:: Scripts that build objects ::
◆ ◆ ◆

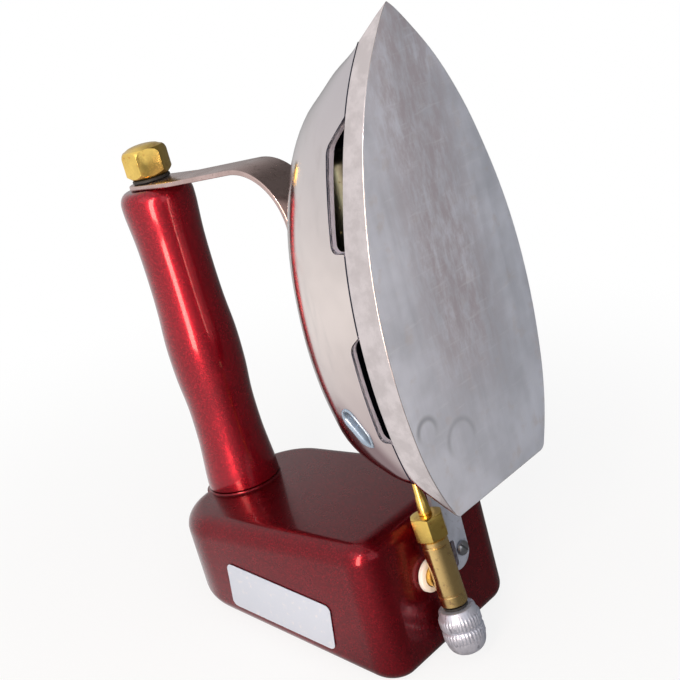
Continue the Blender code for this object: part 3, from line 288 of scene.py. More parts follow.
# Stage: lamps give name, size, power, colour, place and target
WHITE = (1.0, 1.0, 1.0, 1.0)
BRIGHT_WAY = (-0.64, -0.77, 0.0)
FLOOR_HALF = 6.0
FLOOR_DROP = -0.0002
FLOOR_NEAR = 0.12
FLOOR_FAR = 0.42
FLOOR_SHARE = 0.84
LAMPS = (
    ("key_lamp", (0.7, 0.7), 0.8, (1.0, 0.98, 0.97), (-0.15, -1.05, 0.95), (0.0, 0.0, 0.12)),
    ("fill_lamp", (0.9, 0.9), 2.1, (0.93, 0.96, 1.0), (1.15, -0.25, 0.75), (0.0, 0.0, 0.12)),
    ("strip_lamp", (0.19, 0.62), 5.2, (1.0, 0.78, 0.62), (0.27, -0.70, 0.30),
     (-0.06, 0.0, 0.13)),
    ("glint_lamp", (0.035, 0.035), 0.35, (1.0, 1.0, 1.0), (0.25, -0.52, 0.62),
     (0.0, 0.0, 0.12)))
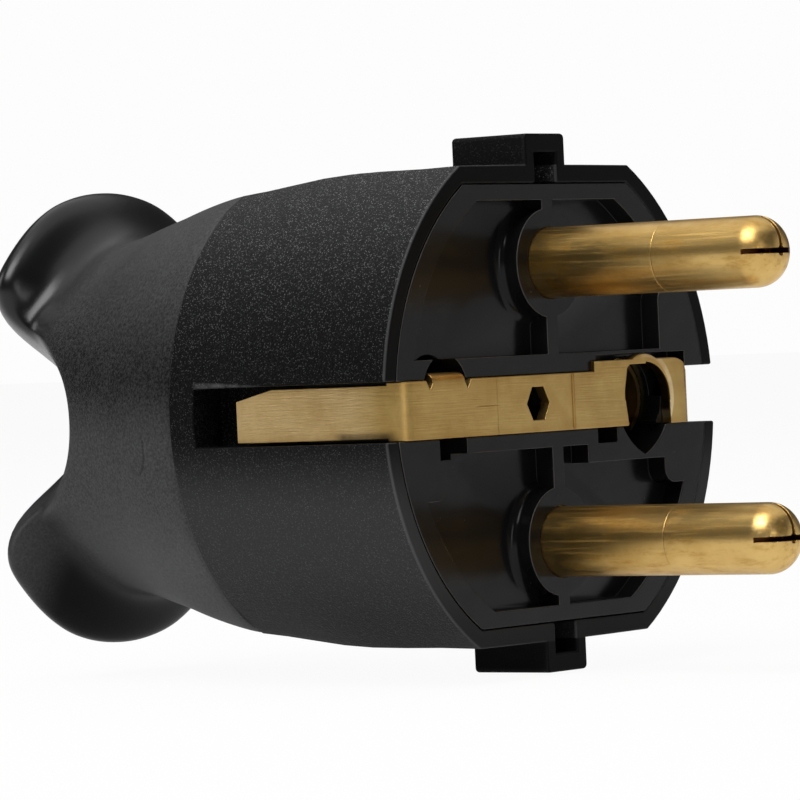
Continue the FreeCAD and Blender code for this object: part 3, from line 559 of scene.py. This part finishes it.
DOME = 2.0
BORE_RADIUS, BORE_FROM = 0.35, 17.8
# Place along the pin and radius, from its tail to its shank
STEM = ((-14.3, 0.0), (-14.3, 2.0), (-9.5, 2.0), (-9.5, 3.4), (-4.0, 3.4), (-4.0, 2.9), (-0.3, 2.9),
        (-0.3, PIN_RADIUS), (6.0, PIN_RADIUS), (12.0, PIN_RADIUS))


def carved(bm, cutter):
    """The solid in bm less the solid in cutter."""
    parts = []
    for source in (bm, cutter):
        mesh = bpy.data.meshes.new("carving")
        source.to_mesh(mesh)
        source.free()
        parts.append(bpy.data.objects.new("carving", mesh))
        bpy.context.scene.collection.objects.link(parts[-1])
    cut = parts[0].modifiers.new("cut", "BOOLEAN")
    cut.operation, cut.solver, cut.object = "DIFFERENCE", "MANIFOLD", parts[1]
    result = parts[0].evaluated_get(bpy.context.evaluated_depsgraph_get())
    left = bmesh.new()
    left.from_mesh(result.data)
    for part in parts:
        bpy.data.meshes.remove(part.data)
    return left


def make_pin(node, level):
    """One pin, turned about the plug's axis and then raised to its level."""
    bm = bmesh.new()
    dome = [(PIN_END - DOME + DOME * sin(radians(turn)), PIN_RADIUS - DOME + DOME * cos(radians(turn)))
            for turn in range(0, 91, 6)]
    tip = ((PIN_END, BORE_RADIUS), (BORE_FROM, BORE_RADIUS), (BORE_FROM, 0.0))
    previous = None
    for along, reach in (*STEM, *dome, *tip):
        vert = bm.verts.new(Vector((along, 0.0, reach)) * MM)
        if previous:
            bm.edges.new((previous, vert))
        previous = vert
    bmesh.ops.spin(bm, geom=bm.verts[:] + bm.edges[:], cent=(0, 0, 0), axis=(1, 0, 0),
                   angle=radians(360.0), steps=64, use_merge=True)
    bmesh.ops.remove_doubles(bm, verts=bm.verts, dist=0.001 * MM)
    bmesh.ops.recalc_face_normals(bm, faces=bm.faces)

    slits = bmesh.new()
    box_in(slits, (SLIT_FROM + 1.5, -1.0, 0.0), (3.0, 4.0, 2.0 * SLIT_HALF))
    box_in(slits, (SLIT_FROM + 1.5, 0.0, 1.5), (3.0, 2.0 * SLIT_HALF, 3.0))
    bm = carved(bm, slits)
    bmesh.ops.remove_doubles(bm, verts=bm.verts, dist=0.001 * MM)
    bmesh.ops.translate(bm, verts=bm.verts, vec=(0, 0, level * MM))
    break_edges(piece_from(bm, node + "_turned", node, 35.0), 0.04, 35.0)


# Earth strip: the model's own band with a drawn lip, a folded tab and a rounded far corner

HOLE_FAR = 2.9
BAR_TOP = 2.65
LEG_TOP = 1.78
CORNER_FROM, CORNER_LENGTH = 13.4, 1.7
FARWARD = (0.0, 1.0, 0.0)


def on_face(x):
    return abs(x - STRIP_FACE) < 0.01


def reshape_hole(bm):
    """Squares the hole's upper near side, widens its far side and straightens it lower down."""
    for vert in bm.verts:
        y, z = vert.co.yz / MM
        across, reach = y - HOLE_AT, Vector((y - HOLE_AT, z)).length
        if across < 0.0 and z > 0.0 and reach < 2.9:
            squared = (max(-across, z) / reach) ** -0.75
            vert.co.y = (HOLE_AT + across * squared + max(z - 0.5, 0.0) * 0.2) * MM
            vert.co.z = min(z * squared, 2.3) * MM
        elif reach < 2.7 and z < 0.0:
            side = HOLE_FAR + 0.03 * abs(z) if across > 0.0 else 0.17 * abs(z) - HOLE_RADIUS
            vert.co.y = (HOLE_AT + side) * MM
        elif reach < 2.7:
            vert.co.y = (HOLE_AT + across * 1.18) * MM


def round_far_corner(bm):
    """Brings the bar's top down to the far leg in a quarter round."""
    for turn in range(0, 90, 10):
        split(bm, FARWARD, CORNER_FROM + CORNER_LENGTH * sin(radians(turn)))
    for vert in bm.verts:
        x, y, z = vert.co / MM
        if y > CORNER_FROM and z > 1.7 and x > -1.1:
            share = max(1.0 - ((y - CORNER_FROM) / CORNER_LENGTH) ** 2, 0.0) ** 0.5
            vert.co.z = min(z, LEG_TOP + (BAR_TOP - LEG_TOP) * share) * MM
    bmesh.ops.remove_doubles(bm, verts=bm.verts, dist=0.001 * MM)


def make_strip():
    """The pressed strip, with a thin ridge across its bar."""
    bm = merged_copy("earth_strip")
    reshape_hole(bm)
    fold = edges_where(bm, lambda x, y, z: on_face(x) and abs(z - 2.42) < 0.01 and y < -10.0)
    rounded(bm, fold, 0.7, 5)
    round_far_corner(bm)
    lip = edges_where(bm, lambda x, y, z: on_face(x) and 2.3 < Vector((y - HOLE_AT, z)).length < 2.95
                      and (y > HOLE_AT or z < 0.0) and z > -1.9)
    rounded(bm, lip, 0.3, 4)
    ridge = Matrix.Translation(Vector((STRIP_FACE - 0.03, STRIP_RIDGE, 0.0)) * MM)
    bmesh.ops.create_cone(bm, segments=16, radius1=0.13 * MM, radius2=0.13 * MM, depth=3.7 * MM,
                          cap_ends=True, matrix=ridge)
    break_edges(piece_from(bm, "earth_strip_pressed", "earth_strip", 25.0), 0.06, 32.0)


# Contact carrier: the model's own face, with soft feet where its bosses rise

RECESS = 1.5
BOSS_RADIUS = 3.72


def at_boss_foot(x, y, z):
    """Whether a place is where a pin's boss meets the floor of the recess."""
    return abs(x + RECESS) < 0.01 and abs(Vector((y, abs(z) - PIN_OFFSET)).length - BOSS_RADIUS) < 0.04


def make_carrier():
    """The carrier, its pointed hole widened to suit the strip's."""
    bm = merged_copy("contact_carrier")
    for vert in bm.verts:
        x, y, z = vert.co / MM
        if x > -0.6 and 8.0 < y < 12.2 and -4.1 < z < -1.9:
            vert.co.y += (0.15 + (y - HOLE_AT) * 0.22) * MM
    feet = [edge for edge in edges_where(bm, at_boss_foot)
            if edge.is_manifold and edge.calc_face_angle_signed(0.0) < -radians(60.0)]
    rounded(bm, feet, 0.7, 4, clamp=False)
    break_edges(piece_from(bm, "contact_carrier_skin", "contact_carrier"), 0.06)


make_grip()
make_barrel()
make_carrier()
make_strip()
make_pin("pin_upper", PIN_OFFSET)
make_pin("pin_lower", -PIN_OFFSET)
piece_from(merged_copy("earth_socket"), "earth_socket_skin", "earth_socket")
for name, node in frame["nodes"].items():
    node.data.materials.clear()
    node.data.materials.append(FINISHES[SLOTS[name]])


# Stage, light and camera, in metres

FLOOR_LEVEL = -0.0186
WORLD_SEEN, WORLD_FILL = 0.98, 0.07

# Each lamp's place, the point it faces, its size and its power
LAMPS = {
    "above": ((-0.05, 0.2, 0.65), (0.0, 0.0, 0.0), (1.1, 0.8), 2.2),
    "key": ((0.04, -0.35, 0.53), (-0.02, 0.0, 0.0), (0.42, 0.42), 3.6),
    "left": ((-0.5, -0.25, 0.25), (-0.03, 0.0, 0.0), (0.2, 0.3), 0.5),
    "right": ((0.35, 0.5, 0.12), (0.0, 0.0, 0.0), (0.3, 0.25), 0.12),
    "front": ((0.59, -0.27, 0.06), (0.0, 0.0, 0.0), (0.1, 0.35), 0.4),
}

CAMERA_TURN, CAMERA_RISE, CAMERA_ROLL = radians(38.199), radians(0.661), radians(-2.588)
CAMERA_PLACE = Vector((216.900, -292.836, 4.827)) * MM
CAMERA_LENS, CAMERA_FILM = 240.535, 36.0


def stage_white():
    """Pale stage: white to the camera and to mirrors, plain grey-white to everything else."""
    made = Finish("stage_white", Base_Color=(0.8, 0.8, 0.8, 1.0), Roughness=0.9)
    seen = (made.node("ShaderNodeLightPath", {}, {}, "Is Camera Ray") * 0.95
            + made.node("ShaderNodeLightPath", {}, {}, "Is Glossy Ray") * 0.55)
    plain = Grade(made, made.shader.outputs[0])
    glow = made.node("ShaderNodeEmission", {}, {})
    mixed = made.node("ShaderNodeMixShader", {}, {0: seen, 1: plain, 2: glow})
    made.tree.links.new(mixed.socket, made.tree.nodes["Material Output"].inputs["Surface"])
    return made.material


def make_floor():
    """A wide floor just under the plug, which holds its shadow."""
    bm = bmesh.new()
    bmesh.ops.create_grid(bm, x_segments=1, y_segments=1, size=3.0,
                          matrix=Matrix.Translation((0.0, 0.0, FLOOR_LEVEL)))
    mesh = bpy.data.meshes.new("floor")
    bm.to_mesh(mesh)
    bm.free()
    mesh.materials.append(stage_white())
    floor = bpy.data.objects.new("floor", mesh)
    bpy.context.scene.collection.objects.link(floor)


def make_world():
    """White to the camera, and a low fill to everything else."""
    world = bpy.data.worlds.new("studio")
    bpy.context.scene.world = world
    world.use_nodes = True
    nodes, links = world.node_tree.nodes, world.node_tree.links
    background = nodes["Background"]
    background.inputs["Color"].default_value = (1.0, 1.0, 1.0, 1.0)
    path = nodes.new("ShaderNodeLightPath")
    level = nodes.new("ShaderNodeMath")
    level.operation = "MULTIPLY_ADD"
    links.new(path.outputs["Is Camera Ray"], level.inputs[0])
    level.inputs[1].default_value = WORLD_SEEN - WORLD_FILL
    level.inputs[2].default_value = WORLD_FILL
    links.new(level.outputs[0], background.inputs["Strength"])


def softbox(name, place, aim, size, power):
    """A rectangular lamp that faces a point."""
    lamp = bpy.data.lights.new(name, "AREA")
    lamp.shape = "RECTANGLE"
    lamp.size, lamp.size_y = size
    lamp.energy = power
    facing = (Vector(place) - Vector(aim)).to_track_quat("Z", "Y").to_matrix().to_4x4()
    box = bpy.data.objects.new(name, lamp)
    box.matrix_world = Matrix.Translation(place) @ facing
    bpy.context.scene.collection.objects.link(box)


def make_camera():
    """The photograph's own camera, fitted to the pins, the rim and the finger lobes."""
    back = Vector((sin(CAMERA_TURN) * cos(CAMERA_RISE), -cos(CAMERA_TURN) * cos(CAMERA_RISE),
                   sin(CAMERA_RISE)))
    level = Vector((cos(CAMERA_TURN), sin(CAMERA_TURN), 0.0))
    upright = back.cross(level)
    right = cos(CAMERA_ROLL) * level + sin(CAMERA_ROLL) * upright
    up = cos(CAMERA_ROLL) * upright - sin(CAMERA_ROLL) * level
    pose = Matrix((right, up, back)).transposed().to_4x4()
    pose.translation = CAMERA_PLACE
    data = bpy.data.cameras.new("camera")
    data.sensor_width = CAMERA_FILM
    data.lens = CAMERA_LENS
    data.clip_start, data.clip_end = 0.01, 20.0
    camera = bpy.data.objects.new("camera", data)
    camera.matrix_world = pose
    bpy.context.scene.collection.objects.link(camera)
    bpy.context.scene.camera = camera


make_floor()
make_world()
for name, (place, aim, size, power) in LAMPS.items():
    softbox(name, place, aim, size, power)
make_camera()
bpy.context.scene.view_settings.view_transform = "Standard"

◆ ◆ ◆

:: Task requirements ::
The required output is the exact run of lines from the beginning of the listing above to the line that contains "(-0.3, PIN_RADIUS), (6.0, PIN_RADIUS), (12.0, PIN_RADIUS))", inclusive of both.

:: Expected answer ::
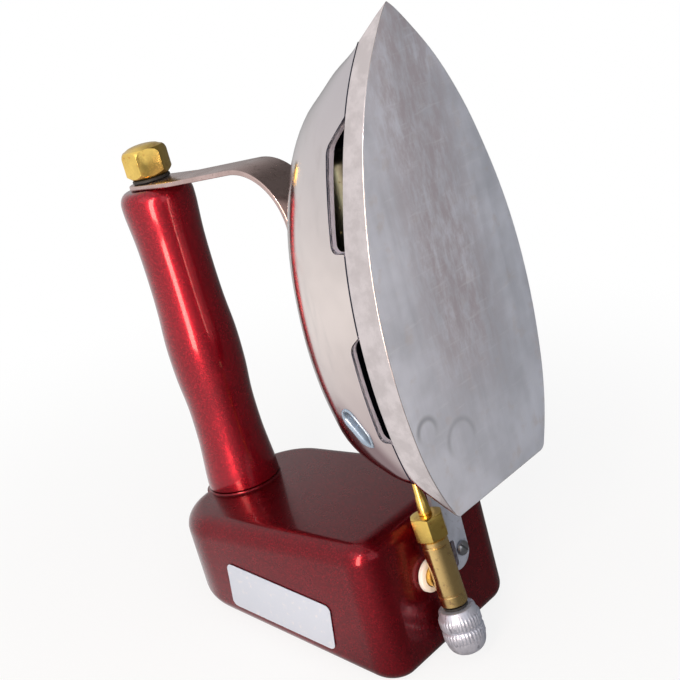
Continue the Blender code for this object: part 3, from line 288 of scene.py. More parts follow.
# Stage: lamps give name, size, power, colour, place and target
WHITE = (1.0, 1.0, 1.0, 1.0)
BRIGHT_WAY = (-0.64, -0.77, 0.0)
FLOOR_HALF = 6.0
FLOOR_DROP = -0.0002
FLOOR_NEAR = 0.12
FLOOR_FAR = 0.42
FLOOR_SHARE = 0.84
LAMPS = (
    ("key_lamp", (0.7, 0.7), 0.8, (1.0, 0.98, 0.97), (-0.15, -1.05, 0.95), (0.0, 0.0, 0.12)),
    ("fill_lamp", (0.9, 0.9), 2.1, (0.93, 0.96, 1.0), (1.15, -0.25, 0.75), (0.0, 0.0, 0.12)),
    ("strip_lamp", (0.19, 0.62), 5.2, (1.0, 0.78, 0.62), (0.27, -0.70, 0.30),
     (-0.06, 0.0, 0.13)),
    ("glint_lamp", (0.035, 0.035), 0.35, (1.0, 1.0, 1.0), (0.25, -0.52, 0.62),
     (0.0, 0.0, 0.12)))
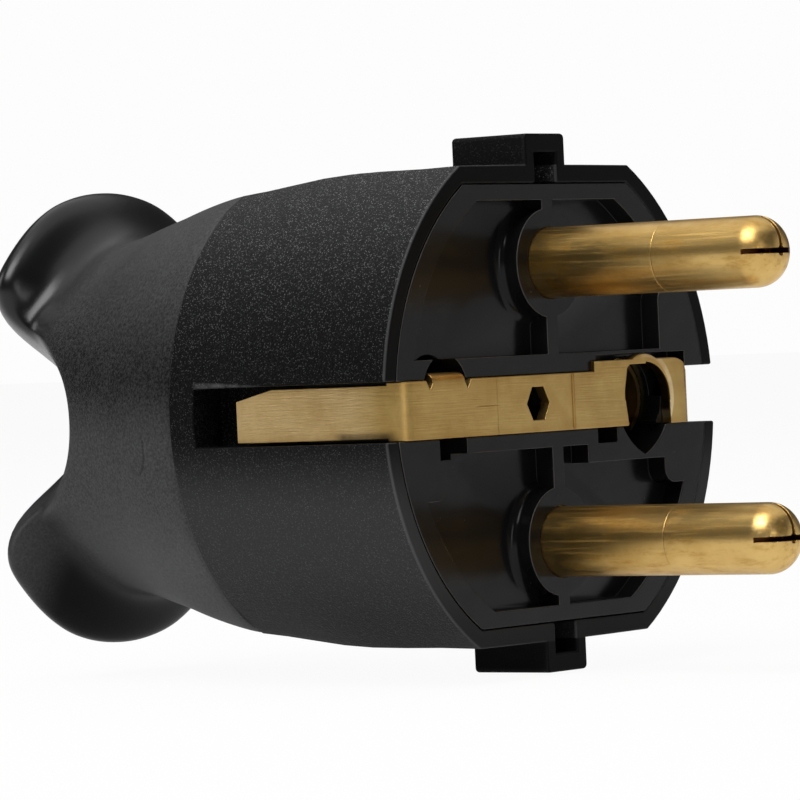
Continue the FreeCAD and Blender code for this object: part 3, from line 559 of scene.py. This part finishes it.
DOME = 2.0
BORE_RADIUS, BORE_FROM = 0.35, 17.8
# Place along the pin and radius, from its tail to its shank
STEM = ((-14.3, 0.0), (-14.3, 2.0), (-9.5, 2.0), (-9.5, 3.4), (-4.0, 3.4), (-4.0, 2.9), (-0.3, 2.9),
        (-0.3, PIN_RADIUS), (6.0, PIN_RADIUS), (12.0, PIN_RADIUS))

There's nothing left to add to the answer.